#### Given instruction:
Report only the number of lines that hold the word "record".

#### Input rows:

:::

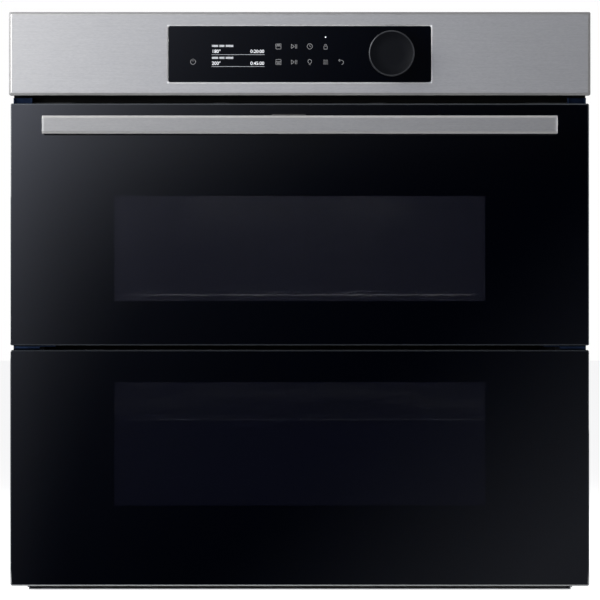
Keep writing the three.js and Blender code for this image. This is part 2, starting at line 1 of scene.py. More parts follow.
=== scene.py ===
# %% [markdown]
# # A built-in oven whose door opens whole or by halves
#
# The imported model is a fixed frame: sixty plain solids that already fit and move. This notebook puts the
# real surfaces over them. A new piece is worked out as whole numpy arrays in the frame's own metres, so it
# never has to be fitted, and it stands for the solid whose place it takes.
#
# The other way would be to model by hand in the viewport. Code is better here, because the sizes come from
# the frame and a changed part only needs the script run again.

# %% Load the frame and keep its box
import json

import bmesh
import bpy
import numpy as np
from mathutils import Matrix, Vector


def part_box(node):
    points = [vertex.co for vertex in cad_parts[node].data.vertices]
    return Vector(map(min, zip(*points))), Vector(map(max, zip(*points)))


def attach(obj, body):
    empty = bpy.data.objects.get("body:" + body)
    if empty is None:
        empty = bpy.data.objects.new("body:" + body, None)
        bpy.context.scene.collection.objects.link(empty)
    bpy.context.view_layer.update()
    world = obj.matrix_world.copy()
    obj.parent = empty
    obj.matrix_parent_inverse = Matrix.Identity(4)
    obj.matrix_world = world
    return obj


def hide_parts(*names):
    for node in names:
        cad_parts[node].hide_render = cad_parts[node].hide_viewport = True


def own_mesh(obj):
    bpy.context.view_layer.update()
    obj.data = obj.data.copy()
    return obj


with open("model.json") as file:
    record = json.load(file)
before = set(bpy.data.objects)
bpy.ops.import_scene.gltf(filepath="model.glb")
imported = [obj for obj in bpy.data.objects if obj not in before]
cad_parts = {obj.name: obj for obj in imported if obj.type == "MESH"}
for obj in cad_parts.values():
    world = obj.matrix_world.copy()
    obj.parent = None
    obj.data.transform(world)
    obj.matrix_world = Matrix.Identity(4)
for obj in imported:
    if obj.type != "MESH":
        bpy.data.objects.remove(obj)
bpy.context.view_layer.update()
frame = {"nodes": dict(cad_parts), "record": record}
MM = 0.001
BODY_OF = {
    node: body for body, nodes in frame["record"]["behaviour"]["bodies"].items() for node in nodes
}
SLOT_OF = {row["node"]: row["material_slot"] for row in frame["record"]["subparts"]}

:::

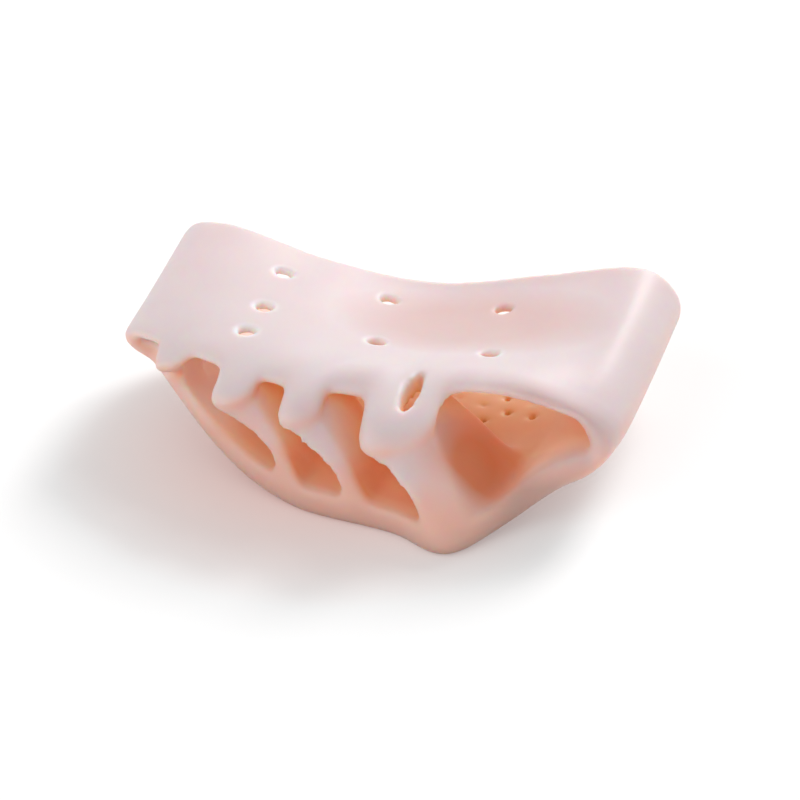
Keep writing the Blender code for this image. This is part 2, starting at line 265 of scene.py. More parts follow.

:::

#### Task output:
4